The health secretary has said in a speech that the NHS needs to recruit more genomic counsellors to train doctors and nurses about DNA testing technology so they can explain the impact clearly to patients in the future.

Speaking at The Royal Society event on 20 March, Matt Hancock’s call for more counsellors will form part of the National Genomics Healthcare Strategy.

He said: “How do we train up doctors and nurses so they understand genetic data and are able to explain it in a way that people make the best decisions.

“We want to encourage people to take better care of themselves because that means we can prevent problems from arising and save the NHS time and money in the long-term.

“But if we’re going to expand this technology then we also need to get enough genetic counsellors into the NHS so they can help people with those difficult dilemmas and decisions.

“Because this isn’t just about physical health, but mental health. For some people there will be a big psychological impact from finding out news they weren’t prepared for.”

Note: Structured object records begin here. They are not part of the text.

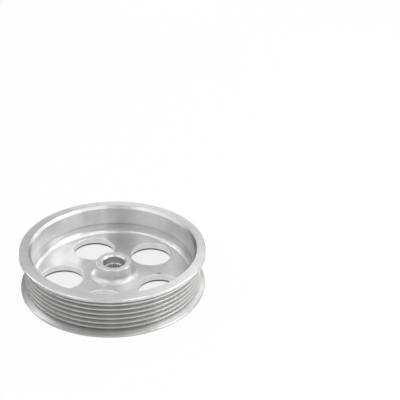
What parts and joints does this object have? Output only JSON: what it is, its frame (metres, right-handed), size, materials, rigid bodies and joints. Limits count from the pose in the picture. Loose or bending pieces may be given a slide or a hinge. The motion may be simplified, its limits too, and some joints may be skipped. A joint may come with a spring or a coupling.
{
  "type": "pulley",
  "caption": "Cup-shaped flanged pulley for a ribbed belt, with V grooves, a web with round lightening holes and a short hub with a serrated bore.",
  "frame": {"origin": "centre of the flat land round the outer face, on the bore axis, at the lowest point of the part", "axes": "+Z along the bore axis, from the outer face to the open mouth of the cup; one lightening hole lies on +Y"},
  "size_m": [0.132, 0.132, 0.0296],
  "materials": {
    "machined_aluminium": "satin, fine turned"
  },
  "bodies": {
    "root": {"pulley": "machined_aluminium"}
  },
  "joints": []
}
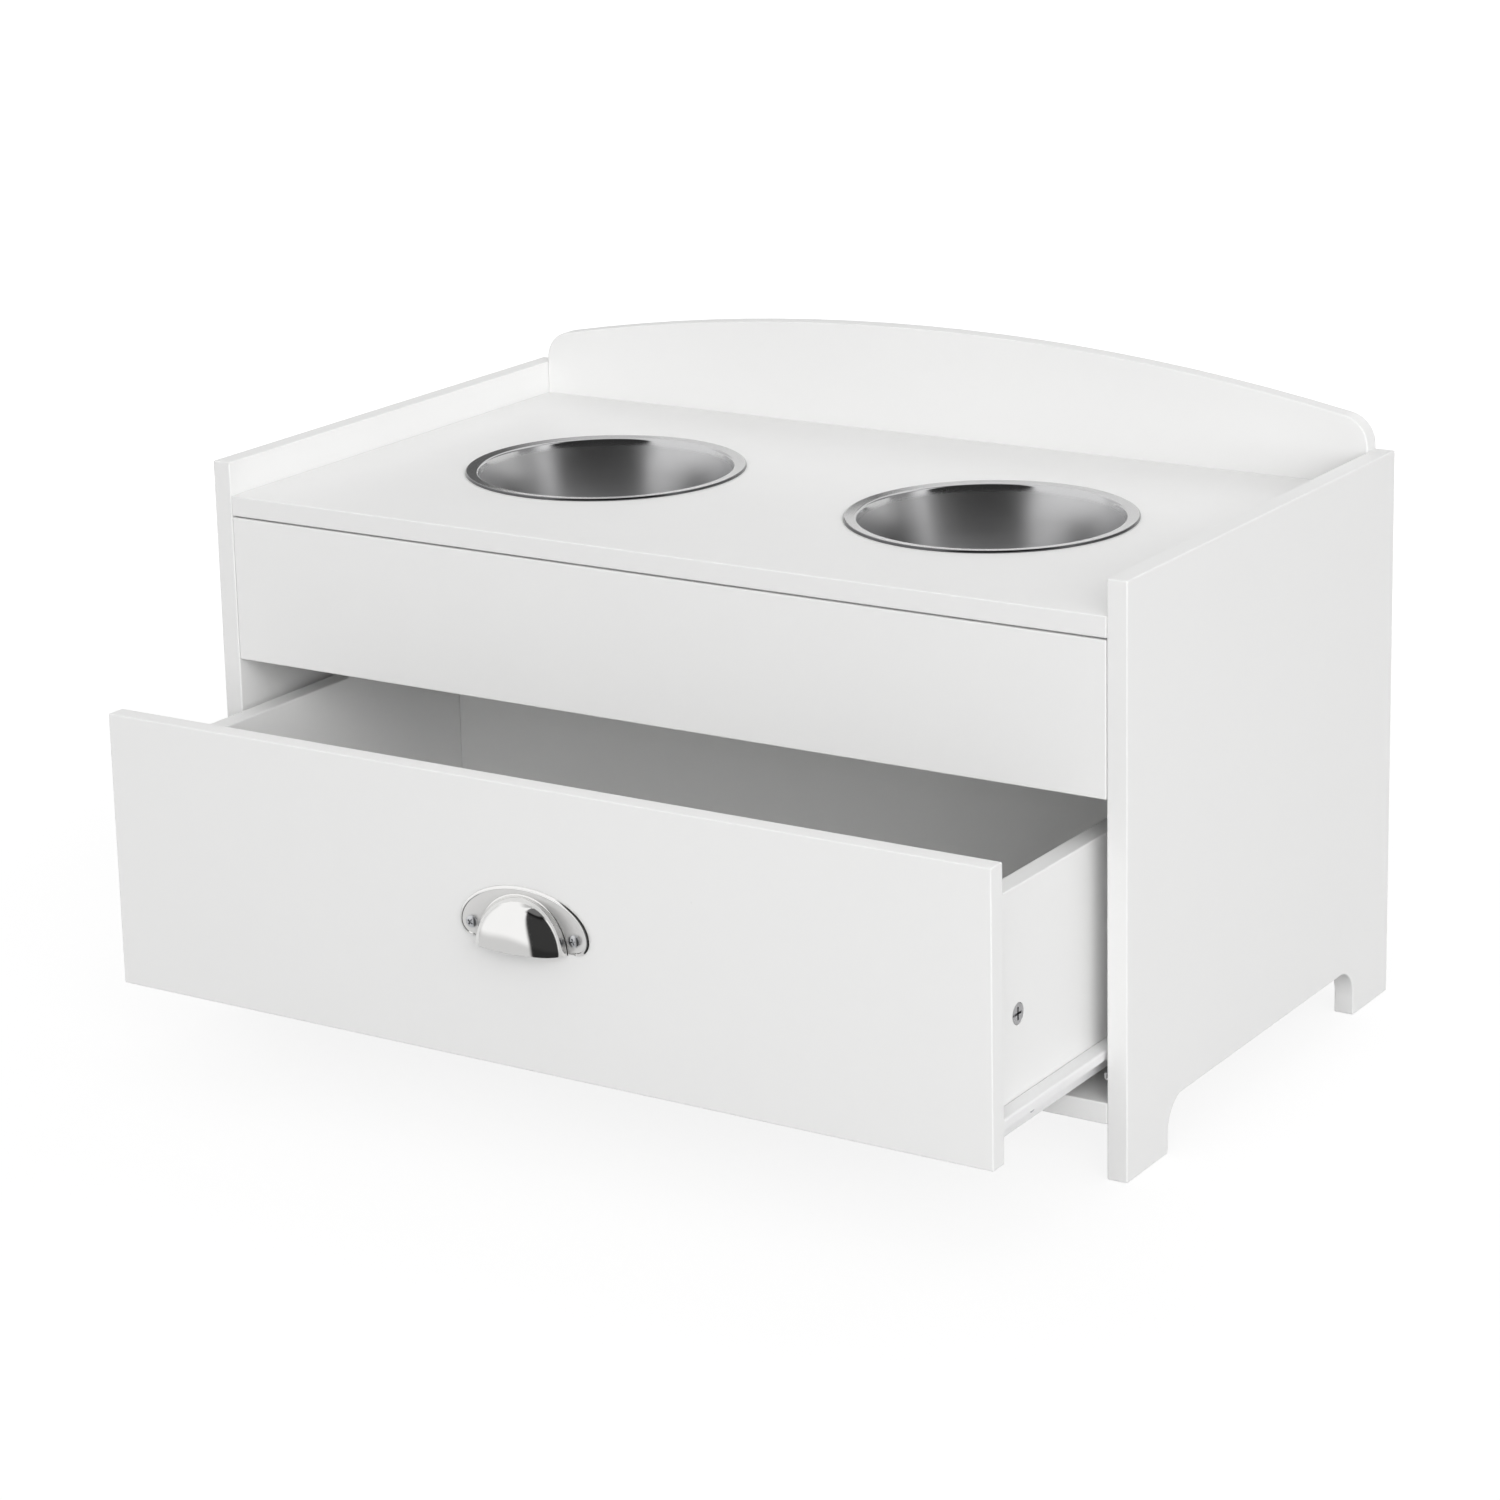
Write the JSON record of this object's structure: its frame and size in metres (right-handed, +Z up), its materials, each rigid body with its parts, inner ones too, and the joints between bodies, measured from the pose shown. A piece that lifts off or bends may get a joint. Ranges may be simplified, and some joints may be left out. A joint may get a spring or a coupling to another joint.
{
  "type": "elevated dog feeder with storage",
  "caption": "Low white board cabinet with lift-out steel food bowls set in its top, an arched backboard and an inset storage drawer on roller slides with a cup pull.",
  "frame": {"origin": "on the floor, midway between the side panels and midway between the cup pull of the drawer as it stands open at rest and the cabinet's back", "axes": "+X to the right-hand side seen from the front, +Y from the drawer front to the back, +Z up from the floor"},
  "size_m": [0.6, 0.472, 0.3759],
  "materials": {
    "white_lacquer": "smooth white lacquer on fibreboard, satin",
    "white_hardboard": "thin white-faced hardboard",
    "white_epoxy_steel": "white epoxy coat on rolled steel",
    "white_nylon": "moulded nylon",
    "stainless_steel": "polished stainless steel with fine spun lines",
    "polished_nickel": "polished nickel plate",
    "nickel_zinc": "nickel-plated zinc",
    "zinc_steel": "zinc-plated steel",
    "beech": "plain beech"
  },
  "bodies": {
    "cabinet": {"left_side_panel": "white_lacquer", "right_side_panel": "white_lacquer", "top_board": "white_lacquer", "bottom_board": "white_lacquer", "front_apron": "white_lacquer", "arched_backboard": "white_lacquer", "back_panel": "white_hardboard", "cabinet_cam_locks": "nickel_zinc", "cabinet_cam_bolts": "nickel_zinc", "cabinet_dowels": "beech", "left_cabinet_slide": "white_epoxy_steel", "right_cabinet_slide": "white_epoxy_steel", "cabinet_slide_screws": "zinc_steel", "cabinet_roller_axles": "zinc_steel"},
    "drawer": {"drawer_front": "white_lacquer", "drawer_left_side": "white_lacquer", "drawer_right_side": "white_lacquer", "drawer_back": "white_lacquer", "drawer_bottom": "white_hardboard", "drawer_cam_locks": "nickel_zinc", "drawer_cam_bolts": "nickel_zinc", "drawer_dowels": "beech", "drawer_back_screws": "zinc_steel", "left_drawer_slide": "white_epoxy_steel", "right_drawer_slide": "white_epoxy_steel", "drawer_slide_screws": "zinc_steel", "drawer_roller_axles": "zinc_steel", "cup_pull": "polished_nickel", "cup_pull_screws": "polished_nickel"},
    "bowl_left": {"left_bowl": "stainless_steel"},
    "bowl_right": {"right_bowl": "stainless_steel"},
    "roller_front_left": {"front_left_roller": "white_nylon"},
    "roller_front_right": {"front_right_roller": "white_nylon"},
    "roller_rear_left": {"rear_left_roller": "white_nylon"},
    "roller_rear_right": {"rear_right_roller": "white_nylon"}
  },
  "joints": [
    {"name": "drawer_slide", "type": "slide", "parent": "cabinet", "child": "drawer", "axis": [0, -1, 0], "range_m": [-0.1196, 0.1054]},
    {"name": "left_bowl_lift", "type": "slide", "parent": "cabinet", "child": "bowl_left", "axis": [0, 0, 1], "range_m": [0, 0.12]},
    {"name": "right_bowl_lift", "type": "slide", "parent": "cabinet", "child": "bowl_right", "axis": [0, 0, 1], "range_m": [0, 0.12]},
    {"name": "front_left_roller_spin", "type": "hinge", "parent": "cabinet", "child": "roller_front_left", "pos_m": [-0.2815, -0.07095, 0.0633], "axis": [1, 0, 0], "continuous": true},
    {"name": "rear_left_roller_spin", "type": "hinge", "parent": "drawer", "child": "roller_rear_left", "pos_m": [-0.2815, 0.08345, 0.056], "axis": [1, 0, 0], "continuous": true},
    {"name": "front_right_roller_spin", "type": "hinge", "parent": "cabinet", "child": "roller_front_right", "pos_m": [0.2815, -0.07095, 0.0633], "axis": [1, 0, 0], "continuous": true},
    {"name": "rear_right_roller_spin", "type": "hinge", "parent": "drawer", "child": "roller_rear_right", "pos_m": [0.2815, 0.08345, 0.056], "axis": [1, 0, 0], "continuous": true}
  ],
  "couplings": [
    {"joint": "front_left_roller_spin", "follows": "drawer_slide", "rad_per_m": 153.85},
    {"joint": "rear_left_roller_spin", "follows": "drawer_slide", "rad_per_m": 153.85},
    {"joint": "front_right_roller_spin", "follows": "drawer_slide", "rad_per_m": 153.85},
    {"joint": "rear_right_roller_spin", "follows": "drawer_slide", "rad_per_m": 153.85}
  ]
}
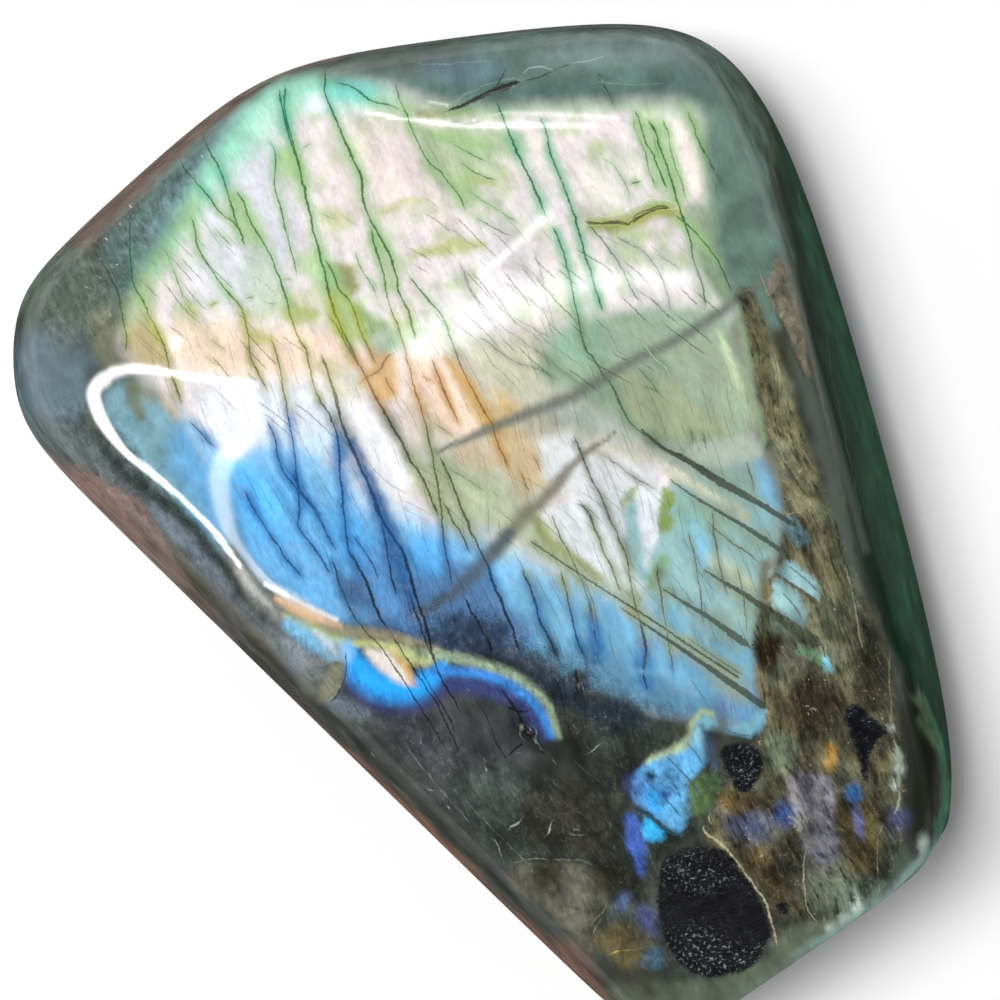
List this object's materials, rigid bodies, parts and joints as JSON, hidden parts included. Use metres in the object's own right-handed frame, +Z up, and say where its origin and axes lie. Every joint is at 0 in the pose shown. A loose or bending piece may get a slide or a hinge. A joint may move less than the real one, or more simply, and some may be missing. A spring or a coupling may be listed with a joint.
{
  "type": "labradorite freeform",
  "caption": "Polished labradorite freeform, a blunt wedge of soft facets with a flat back to lie on and a flat sawn foot; blue, gold and silver flash on the front.",
  "frame": {"origin": "on the surface that the stone lies on, under the middle of its bounding box", "axes": "+Z up out of the flashing front face, +Y towards the wide end, +X towards the long steep side; the sawn foot looks along +X and -Y"},
  "size_m": [0.1028, 0.1112, 0.0412],
  "materials": {
    "labradorite": "polished to a gloss, with dark cleavage cracks, blue, gold and silver flash on the front, and brown and black inclusions"
  },
  "bodies": {
    "root": {"stone": "labradorite"}
  },
  "joints": []
}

The secretary of state for health and social care has also called on the scientific community, charities, patients and clinicians to work with political leaders to develop an ethical framework to ensure patients can have confidence in the genomic technologies.

He said: “We must get predictive testing into the NHS as soon as we possibly can. I see it as a game-changer for cancer screening in the NHS and I’m determined that we harness this technology to save lives.

“I’ve been told we can currently only test for some cancers like prostate and breast cancer because the data on other cancers is locked away in research labs.

“Sometimes there are good ethical or scientific reasons and we have strict privacy rules in place to avoid sharing data that identifies patients without their consent.

“But sometimes it’s due to bureaucracy or because scientists don’t want to share their data.

“Data, funded by the British taxpayer, donated by the public, can’t be used for predictive testing because of bureaucratic blocking or a scientist wanting to have a monopoly: that’s an outrage.

“We will unlock that data. Because we must save lives. And I say this to any researcher, who is blocking data access: open up this data, publish or be damned.”

A review of the NHS’ cancer screening process is currently underway.

Led by Professor Sir Mike Richards, the review will recommended how the screening programmes can be upgraded to ensure patients and clinicians benefit from new technologies and treatments.

The final review is due to be published in the summer 2019.